Tglia Almonds Nutrition Label

How to correctly check for ingredients on food labels?

Organic. Zero trans fat. 100% multigrain.

The above terms are quite familiar. But many such terms used on food labels are downright healthy.  How do we know?

We prepared a list of some practical tips to help you read the food labels correctly. Let’s dig in.

#Ignore the front, check at the back

A study by National Library of Medicine conducted on Australian supermarkets back in 2013 claimed that two-thirds of products in the three food categories in the study, carried at least one health claim. The reason cited for health claims on the front of the food labels was that more customers bought foods on the basis of front labels that showed health claims, assuming those products were healthier.

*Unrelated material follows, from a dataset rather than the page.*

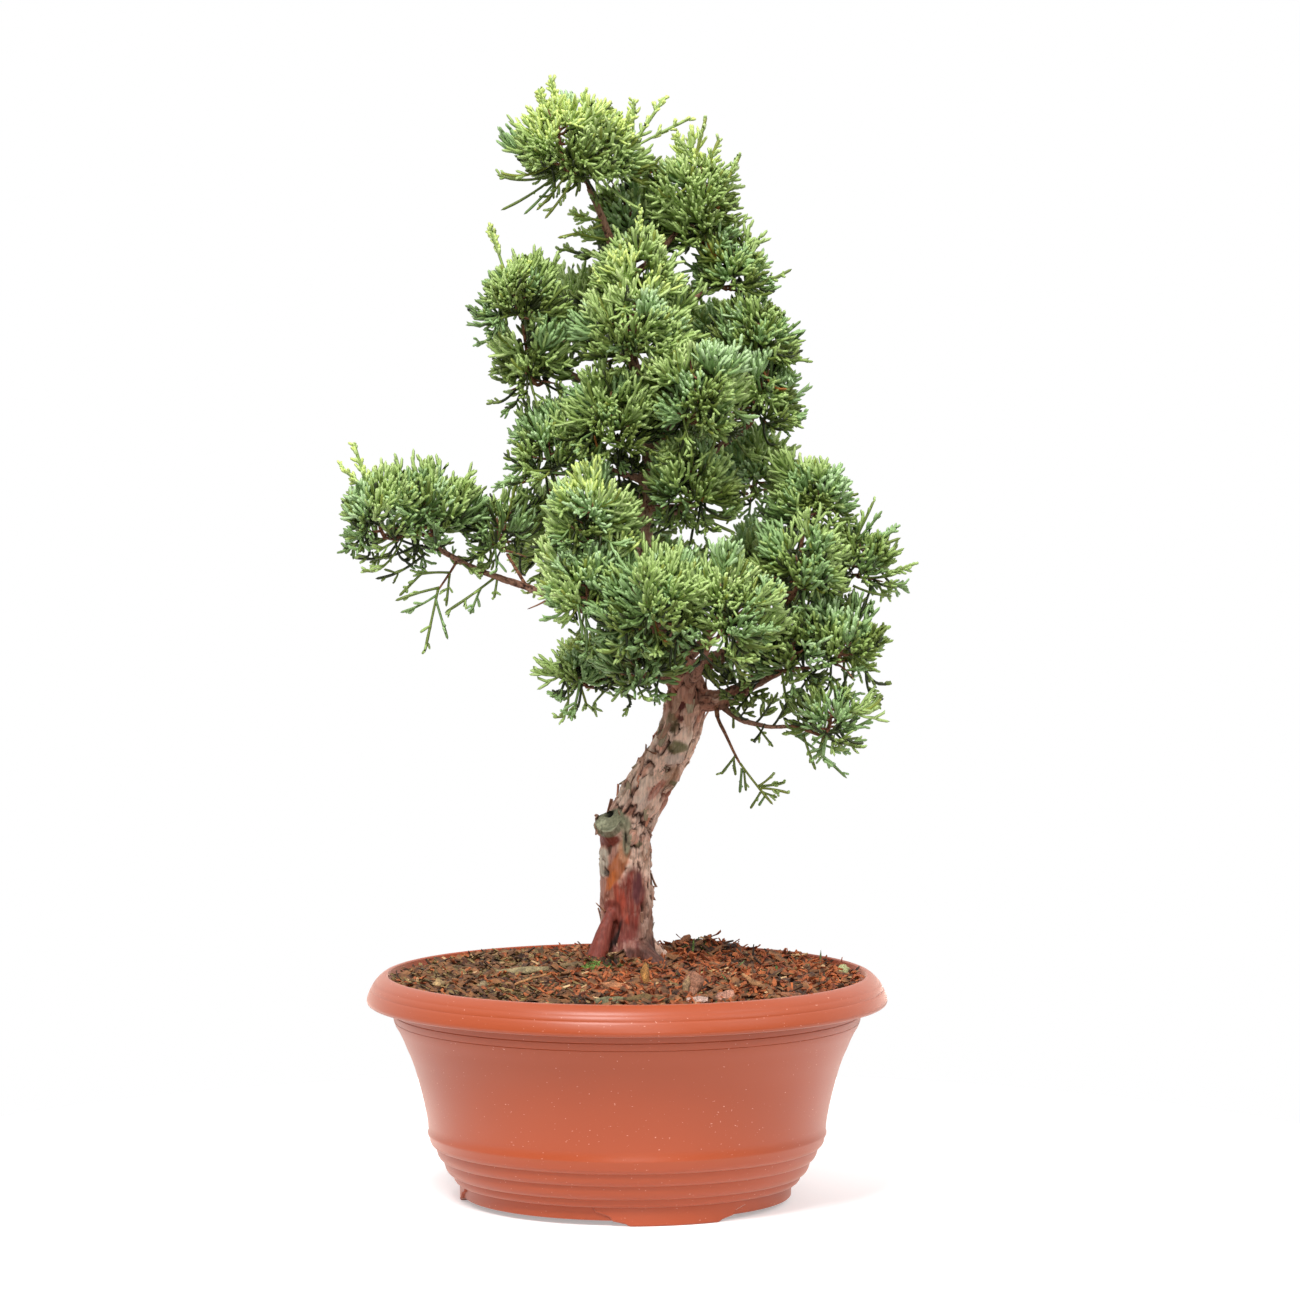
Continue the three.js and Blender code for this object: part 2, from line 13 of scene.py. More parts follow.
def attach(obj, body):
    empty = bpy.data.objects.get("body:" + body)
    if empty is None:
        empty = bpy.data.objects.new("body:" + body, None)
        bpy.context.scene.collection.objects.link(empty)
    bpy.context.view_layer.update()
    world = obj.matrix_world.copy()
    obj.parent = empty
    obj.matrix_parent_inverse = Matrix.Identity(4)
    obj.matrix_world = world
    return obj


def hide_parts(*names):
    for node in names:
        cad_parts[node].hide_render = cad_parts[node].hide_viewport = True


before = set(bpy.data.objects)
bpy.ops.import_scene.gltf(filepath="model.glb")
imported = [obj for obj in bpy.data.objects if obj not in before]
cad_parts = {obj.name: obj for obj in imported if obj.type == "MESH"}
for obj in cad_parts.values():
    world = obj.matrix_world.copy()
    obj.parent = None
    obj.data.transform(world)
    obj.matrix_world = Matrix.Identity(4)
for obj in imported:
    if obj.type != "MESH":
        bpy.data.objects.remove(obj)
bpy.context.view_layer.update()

# Camera, light and floor
# The plant was photographed on a white studio sweep from 3 m away with a long lens, a little from above.
# Light comes from all round, with a large soft source overhead in front and a weaker one from the right.

MM = 0.001
PHOTO_SIDE = 1300  # pixels
FOCAL_LENGTH = 6289  # pixels of the photograph
LOOKS_DOWN = 4.4  # degrees
SENSOR = 36.0
CAMERA_AT = (11, -3000, 496)

camera = bpy.data.objects.new("camera", bpy.data.cameras.new("camera"))
bpy.context.scene.collection.objects.link(camera)
bpy.context.scene.camera = camera
camera.location = [q * MM for q in CAMERA_AT]
camera.rotation_euler = (math.radians(90 - LOOKS_DOWN), 0, 0)
camera.data.sensor_width = SENSOR
camera.data.lens = FOCAL_LENGTH / PHOTO_SIDE * SENSOR
bpy.context.scene.view_settings.view_transform = "Standard"


def hue(code):
    """An sRGB hex colour as linear RGBA."""
    parts = [int(code[i : i + 2], 16) / 255 for i in (1, 3, 5)]
    linear = [c / 12.92 if c <= 0.04045 else ((c + 0.055) / 1.055) ** 2.4 for c in parts]
    return (*linear, 1.0)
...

The study concluded that it was possible that customers did not check for the actual ingredients

Most famous brands can be misleading
High-sugar breakfast cereals like whole grain Cocoa puffs or Diet Coke by Coca Cola are all unhealthy products passed as healthy due to their front label packaging or healthy claims included in their advertising.

# Learn the correct way of reading the ingredients list

Typically, most ingredients are listed by quantity from the highest to the lowest. This means that the biggest chunk of the ingredient listed on the top is what the producer used the most of.

Rule of thumb: Scan the first three ingredients listed at the back of the label. If the very first ones have ingredients related to sugar or carbs or any unhealthy fat, you will know instantly that the product is not healthy.

For instance, if the first ingredients have things like refined grains or a type of sugar or hydrogenated oils, you can conclude that this product is unhealthy.

# Watch out for serve sizes

Usually nutrition back labels calculate calories or fat based on single serving or a small amount. It is no rocket science that such a small amount is NOT what you will consume on a regular basis. More often than not, your individual serving size will be way more than the single serving listed on nutrition labels.

For instance, one serving as given on the label may amount to one biscuit, half a chocolate bar, one piece of dry fruit, a quarter of a cookie. This creates an illusion that there’s fewer calories. But of course you are buying a full packet of biscuits, bars, dry fruits or cookies.

A good way or measure would be to multiply the single serving size with the number of units in a packet to get a tentative idea of calories, so you can make informed choices.

# Watch out for well-known but misleading terms

Health claims on packaged food products are often designed to give a certain impression. Here’s a list of well-known terms that often mislead –

1] Organic sugar: It’s still sugar besides there’s no clear definition of what organic sugar really means.

2] Multigrain: This simply means the product has more than one type of grain. These are most likely refined grains, which are not healthy. Look for multigrain products that have whole grains, they are healthier.

3] Low-fat: If there’s less fat in the product, most likely they would have compensated the fat with more sugar.

4] Low-carb: Studies have linked low carbs with health but processed foods claiming low-carbs are lying, since they are ultimately junk foods.

5] Gluten-free: This does not mean healthy. Gluten-free means it does not contain wheat, rye, barley or spelt. Many gluten-free processed foods, however, have unhealthy fats and sugar.

6] Fruit-flavoured: This does not mean it has natural fruits but just artificial flavour.

9] Zero trans fat: There’s no such thing. These products will show at the back that it has 0.5 grams of trans fat per serving. Do the math. Having said that, there are indeed food products sold inside packages that are truly healthy, organic and natural. With some wisdom, we can always identify the healthy products from the unhealthy ones.